▶ _Problem to solve_:
Quote only the lines from the top of the listing below down to and including the line with "shade: NodeTree".

▶ _Recorded data_:
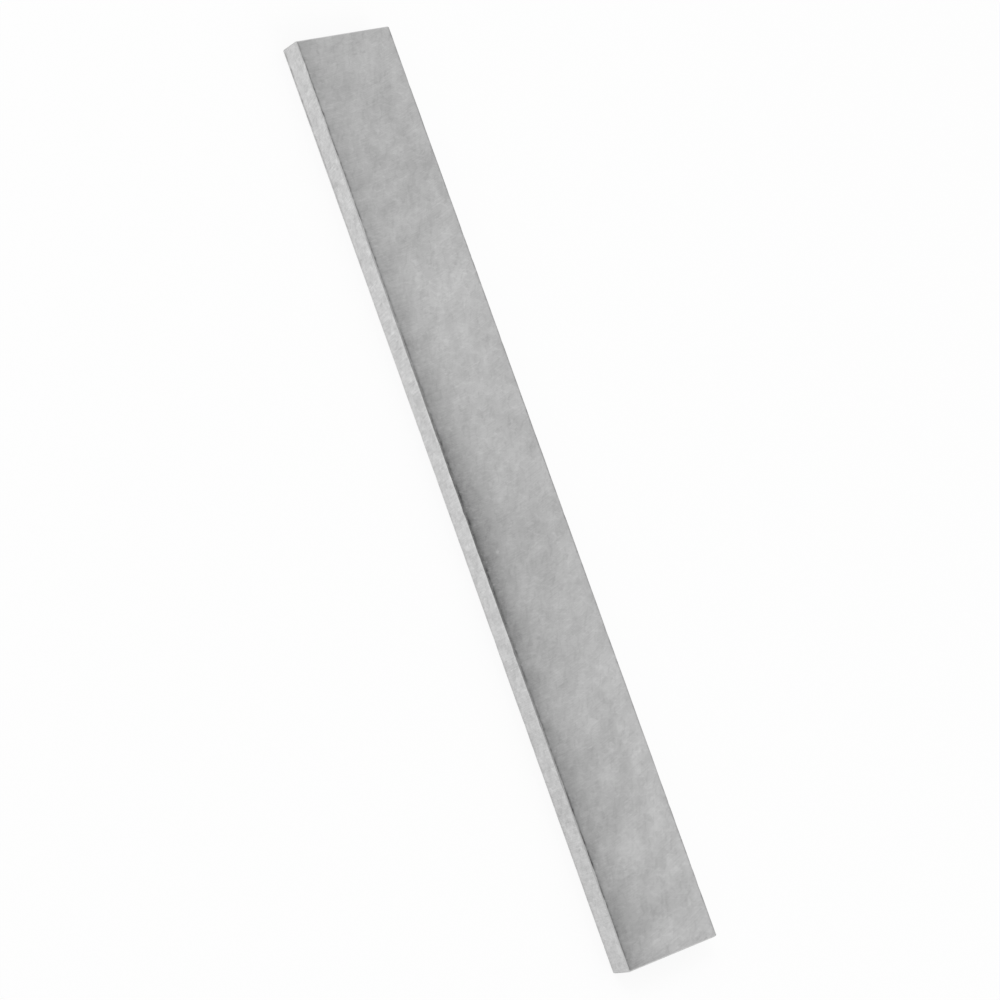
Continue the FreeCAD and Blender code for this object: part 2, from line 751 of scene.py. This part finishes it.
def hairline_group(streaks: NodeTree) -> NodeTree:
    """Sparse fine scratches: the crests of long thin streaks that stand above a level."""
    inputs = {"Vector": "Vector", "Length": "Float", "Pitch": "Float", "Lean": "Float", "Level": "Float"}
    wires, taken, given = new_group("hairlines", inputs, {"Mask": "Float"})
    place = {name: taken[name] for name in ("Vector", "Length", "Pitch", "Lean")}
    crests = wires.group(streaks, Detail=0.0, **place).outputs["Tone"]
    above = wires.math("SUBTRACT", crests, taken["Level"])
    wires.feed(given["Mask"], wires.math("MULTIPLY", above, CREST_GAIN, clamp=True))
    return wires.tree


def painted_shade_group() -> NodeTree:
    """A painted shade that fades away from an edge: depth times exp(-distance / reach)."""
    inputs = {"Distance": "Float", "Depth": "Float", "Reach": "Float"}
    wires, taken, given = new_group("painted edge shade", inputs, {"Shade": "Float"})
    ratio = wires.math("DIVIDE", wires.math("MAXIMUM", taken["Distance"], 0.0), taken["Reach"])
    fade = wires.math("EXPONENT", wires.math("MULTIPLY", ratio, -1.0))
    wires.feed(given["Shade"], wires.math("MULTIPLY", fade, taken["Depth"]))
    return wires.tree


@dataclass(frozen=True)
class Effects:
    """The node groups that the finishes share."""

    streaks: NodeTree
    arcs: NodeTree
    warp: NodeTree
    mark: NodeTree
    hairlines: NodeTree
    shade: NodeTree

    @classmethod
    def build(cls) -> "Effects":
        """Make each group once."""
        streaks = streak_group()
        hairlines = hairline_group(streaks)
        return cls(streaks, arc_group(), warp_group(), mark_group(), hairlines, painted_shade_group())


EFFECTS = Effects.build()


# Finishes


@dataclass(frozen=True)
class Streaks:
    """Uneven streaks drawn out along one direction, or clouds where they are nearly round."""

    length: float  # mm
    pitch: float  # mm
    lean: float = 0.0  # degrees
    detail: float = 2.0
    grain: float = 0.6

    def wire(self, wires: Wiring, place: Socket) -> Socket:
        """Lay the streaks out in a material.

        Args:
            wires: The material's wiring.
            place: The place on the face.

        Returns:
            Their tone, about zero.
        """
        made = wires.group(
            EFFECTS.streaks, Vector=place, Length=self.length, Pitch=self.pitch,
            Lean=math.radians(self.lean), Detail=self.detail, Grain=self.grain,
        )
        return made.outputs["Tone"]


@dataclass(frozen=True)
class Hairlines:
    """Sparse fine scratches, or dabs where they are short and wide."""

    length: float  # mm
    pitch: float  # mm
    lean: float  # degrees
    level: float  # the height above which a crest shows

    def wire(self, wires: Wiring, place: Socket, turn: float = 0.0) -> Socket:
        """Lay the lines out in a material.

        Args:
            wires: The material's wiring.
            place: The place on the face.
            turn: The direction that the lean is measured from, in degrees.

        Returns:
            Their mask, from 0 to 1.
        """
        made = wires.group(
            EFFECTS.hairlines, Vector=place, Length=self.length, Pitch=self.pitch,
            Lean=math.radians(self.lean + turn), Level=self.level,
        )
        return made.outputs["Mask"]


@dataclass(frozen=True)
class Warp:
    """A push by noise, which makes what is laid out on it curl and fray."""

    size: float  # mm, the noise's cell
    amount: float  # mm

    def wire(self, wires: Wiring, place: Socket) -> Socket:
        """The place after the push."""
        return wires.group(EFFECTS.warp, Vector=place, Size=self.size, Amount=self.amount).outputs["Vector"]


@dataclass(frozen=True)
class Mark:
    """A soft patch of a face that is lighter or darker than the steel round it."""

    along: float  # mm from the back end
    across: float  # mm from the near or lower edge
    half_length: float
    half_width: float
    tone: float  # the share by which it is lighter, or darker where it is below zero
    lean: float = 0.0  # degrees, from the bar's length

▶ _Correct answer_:
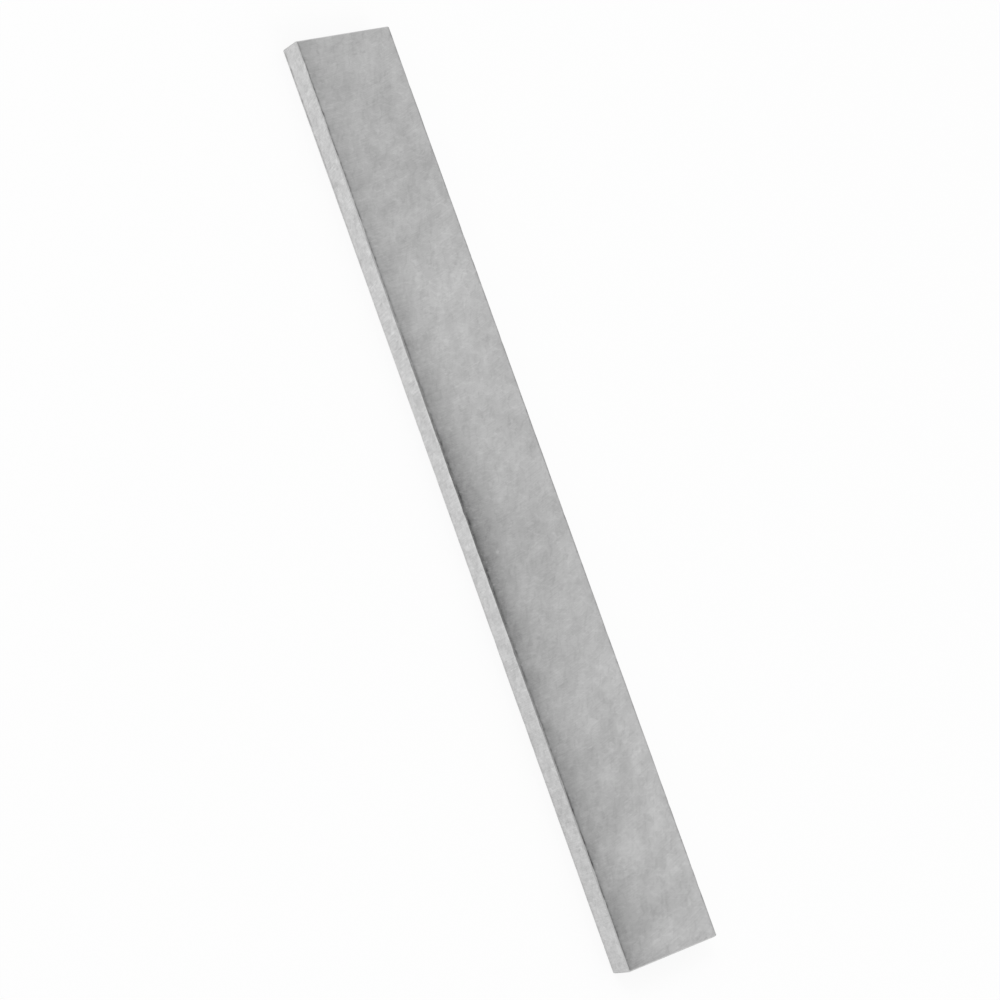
Continue the FreeCAD and Blender code for this object: part 2, from line 751 of scene.py. This part finishes it.
def hairline_group(streaks: NodeTree) -> NodeTree:
    """Sparse fine scratches: the crests of long thin streaks that stand above a level."""
    inputs = {"Vector": "Vector", "Length": "Float", "Pitch": "Float", "Lean": "Float", "Level": "Float"}
    wires, taken, given = new_group("hairlines", inputs, {"Mask": "Float"})
    place = {name: taken[name] for name in ("Vector", "Length", "Pitch", "Lean")}
    crests = wires.group(streaks, Detail=0.0, **place).outputs["Tone"]
    above = wires.math("SUBTRACT", crests, taken["Level"])
    wires.feed(given["Mask"], wires.math("MULTIPLY", above, CREST_GAIN, clamp=True))
    return wires.tree


def painted_shade_group() -> NodeTree:
    """A painted shade that fades away from an edge: depth times exp(-distance / reach)."""
    inputs = {"Distance": "Float", "Depth": "Float", "Reach": "Float"}
    wires, taken, given = new_group("painted edge shade", inputs, {"Shade": "Float"})
    ratio = wires.math("DIVIDE", wires.math("MAXIMUM", taken["Distance"], 0.0), taken["Reach"])
    fade = wires.math("EXPONENT", wires.math("MULTIPLY", ratio, -1.0))
    wires.feed(given["Shade"], wires.math("MULTIPLY", fade, taken["Depth"]))
    return wires.tree


@dataclass(frozen=True)
class Effects:
    """The node groups that the finishes share."""

    streaks: NodeTree
    arcs: NodeTree
    warp: NodeTree
    mark: NodeTree
    hairlines: NodeTree
    shade: NodeTree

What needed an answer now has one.